New Rubber Study: Low Prices Drive Producers Into Poverty
(PRWEB) October 25, 2016 -- Low prices drive natural rubber producers into poverty and serious violations of working rights are common. This is the harsh reality revealed in a new study conducted by Aidenvironment. The comprehensive review of literature reveals numerous cases of inadequate safety standards, inappropriate use of toxic chemicals, discrimination and structurally long working hours and child labor. It points to the need for more responsible sourcing practices by the rubber industry with particular attention to fair trading conditions.
The world market prices for natural rubber fluctuate strongly. In recent years, they have fallen drastically. At current prices, many small-scale rubber producers and plantations cannot even cover their costs of production. This pushes smallholders into poverty and makes it difficult for producers to provide good working conditions for workers. Some plantations cut down rubber trees and shift to more profitable crops such as palm oil. This is bad news for the environment: As rubber trees sequester more carbon than most other tree crops, this shift reduces climate change mitigation. To combat negative sustainability impacts and capture potential opportunities, the report stresses how important it is to improve trading conditions, including the payment of a fair price for natural rubber.

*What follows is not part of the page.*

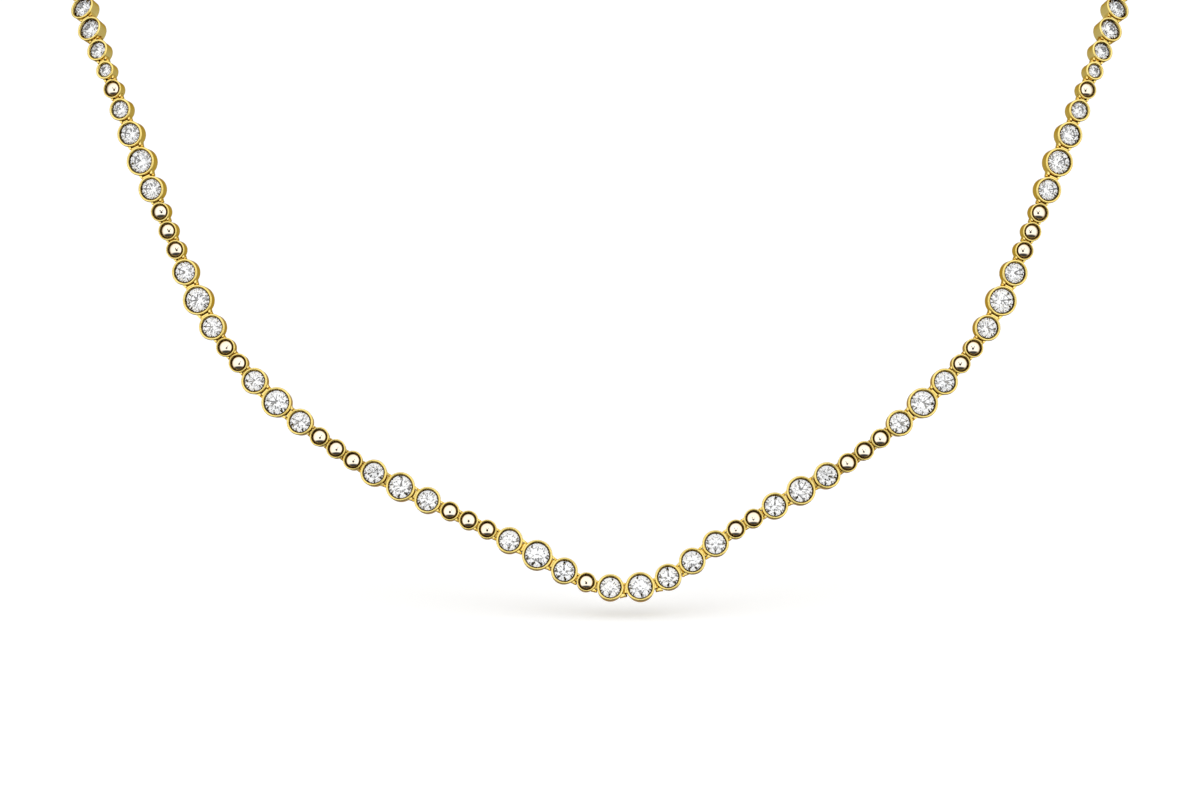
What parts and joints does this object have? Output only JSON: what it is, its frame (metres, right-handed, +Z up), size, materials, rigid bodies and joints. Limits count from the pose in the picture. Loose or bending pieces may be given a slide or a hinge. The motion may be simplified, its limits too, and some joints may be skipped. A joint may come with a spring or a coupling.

The report makes it clear that the Fair Rubber Association’s combination of fairly trading conditions combined with high ecological standards can go a long way to providing a solution to many of the sustainability issues in the rubber industry. To start with, suppliers working with Fair Rubber are Forest Stewardship Council (FSC) certified and therefore have to ensure the respect of sound social and environmental practices as well as traceability. Secondly, supplier partners in South Asia receive a Fair Trade premium. This premium is used for projects to improve living and working conditions, including the construction of a training center, support for higher education, drinking water supply systems, and the first supplementary pension scheme for rubber tappers in the industry. Whatever the project: The primary rubber producers decided themselves – and continue to do so how the premium is to be spent.

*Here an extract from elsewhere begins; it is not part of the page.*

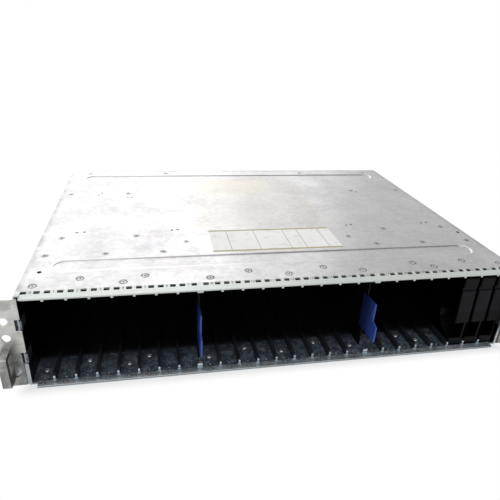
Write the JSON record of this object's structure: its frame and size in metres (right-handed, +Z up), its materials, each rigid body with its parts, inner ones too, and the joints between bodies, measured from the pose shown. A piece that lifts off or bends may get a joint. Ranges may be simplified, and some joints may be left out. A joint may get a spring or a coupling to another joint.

"I have met dozens of small farmers, who have stopped tapping rubber, because it does not pay anymore," reports Martin Kunz, executive secretary of the Fair Rubber Association after a recent trip to Sri Lanka. "Of the plantations I visited, only those, which add some value by turning the latex into semi-processed raw materials, can survive. The current low prices for natural rubber are a disaster for the latex producers."

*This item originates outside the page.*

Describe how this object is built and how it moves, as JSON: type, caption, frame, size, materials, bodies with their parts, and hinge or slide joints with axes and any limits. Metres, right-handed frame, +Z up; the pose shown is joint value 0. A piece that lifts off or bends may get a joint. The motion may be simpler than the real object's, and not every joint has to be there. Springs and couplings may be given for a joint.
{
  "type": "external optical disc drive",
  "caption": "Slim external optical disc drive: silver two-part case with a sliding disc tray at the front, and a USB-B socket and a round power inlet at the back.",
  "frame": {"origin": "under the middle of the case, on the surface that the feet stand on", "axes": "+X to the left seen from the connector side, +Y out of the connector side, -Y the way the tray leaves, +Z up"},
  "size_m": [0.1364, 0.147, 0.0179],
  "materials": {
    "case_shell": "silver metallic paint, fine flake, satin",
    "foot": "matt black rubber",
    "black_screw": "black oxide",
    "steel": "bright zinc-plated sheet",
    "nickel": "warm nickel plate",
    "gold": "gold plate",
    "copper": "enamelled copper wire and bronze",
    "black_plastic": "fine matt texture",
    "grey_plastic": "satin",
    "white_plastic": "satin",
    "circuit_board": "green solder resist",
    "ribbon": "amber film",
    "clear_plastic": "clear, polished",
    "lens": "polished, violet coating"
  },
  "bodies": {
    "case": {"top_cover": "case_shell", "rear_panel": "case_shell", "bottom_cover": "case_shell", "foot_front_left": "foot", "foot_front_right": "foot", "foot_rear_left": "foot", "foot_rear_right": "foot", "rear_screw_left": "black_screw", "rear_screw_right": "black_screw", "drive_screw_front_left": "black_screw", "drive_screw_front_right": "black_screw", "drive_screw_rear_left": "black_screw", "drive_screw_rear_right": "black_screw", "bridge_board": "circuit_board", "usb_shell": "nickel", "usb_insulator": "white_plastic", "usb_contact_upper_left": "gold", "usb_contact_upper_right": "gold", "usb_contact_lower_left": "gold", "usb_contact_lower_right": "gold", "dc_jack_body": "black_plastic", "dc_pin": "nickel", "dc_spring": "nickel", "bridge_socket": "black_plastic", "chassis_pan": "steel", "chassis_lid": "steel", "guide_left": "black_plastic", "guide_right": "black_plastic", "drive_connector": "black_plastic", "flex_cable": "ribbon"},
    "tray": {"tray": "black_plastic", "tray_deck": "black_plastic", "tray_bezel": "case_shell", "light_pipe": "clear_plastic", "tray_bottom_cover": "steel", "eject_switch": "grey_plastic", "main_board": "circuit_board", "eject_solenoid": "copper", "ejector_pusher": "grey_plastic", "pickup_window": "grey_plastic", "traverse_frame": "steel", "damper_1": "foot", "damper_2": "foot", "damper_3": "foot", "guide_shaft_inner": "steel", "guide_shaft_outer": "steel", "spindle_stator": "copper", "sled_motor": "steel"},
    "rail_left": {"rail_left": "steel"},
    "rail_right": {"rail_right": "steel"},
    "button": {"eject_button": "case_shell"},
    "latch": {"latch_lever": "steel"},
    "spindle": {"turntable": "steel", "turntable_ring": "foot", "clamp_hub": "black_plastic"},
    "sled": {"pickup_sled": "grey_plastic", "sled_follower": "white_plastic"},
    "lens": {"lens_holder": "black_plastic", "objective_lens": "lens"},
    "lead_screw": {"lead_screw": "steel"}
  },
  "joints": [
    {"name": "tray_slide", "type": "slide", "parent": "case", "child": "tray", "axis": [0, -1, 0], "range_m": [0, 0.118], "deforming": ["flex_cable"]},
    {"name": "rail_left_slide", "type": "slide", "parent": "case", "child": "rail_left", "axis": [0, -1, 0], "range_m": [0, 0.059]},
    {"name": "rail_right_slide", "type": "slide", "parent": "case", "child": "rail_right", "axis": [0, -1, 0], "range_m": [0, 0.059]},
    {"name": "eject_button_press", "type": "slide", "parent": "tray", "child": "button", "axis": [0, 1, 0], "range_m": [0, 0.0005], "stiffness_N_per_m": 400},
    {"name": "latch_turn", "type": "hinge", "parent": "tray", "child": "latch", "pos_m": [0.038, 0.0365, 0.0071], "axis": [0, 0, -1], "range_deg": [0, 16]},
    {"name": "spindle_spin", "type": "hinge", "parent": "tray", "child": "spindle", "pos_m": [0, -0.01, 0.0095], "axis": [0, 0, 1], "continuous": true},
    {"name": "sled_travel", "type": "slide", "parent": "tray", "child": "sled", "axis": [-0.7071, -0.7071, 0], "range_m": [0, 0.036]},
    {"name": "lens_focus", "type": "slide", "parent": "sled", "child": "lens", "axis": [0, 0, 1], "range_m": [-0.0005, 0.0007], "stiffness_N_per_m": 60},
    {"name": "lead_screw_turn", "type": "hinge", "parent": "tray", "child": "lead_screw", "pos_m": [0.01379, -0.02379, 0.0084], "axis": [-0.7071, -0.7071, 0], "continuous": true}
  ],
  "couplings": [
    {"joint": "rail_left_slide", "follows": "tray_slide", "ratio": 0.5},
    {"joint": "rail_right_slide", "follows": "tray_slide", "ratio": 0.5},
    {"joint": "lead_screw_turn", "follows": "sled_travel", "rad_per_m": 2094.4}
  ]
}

Natural rubber is used in many products, such as tires (the automotive industry accounts for 75% of the global consumption), gloves, shoe soles, balloons and condoms. The international demand for natural rubber has driven a steady expansion of industrial and smallholder plantations in the past decade. Today, Asia represents more than 90% of the total area under rubber cultivation and 80% of world production. The largest consumers of rubber are China, EU, USA, India and Japan.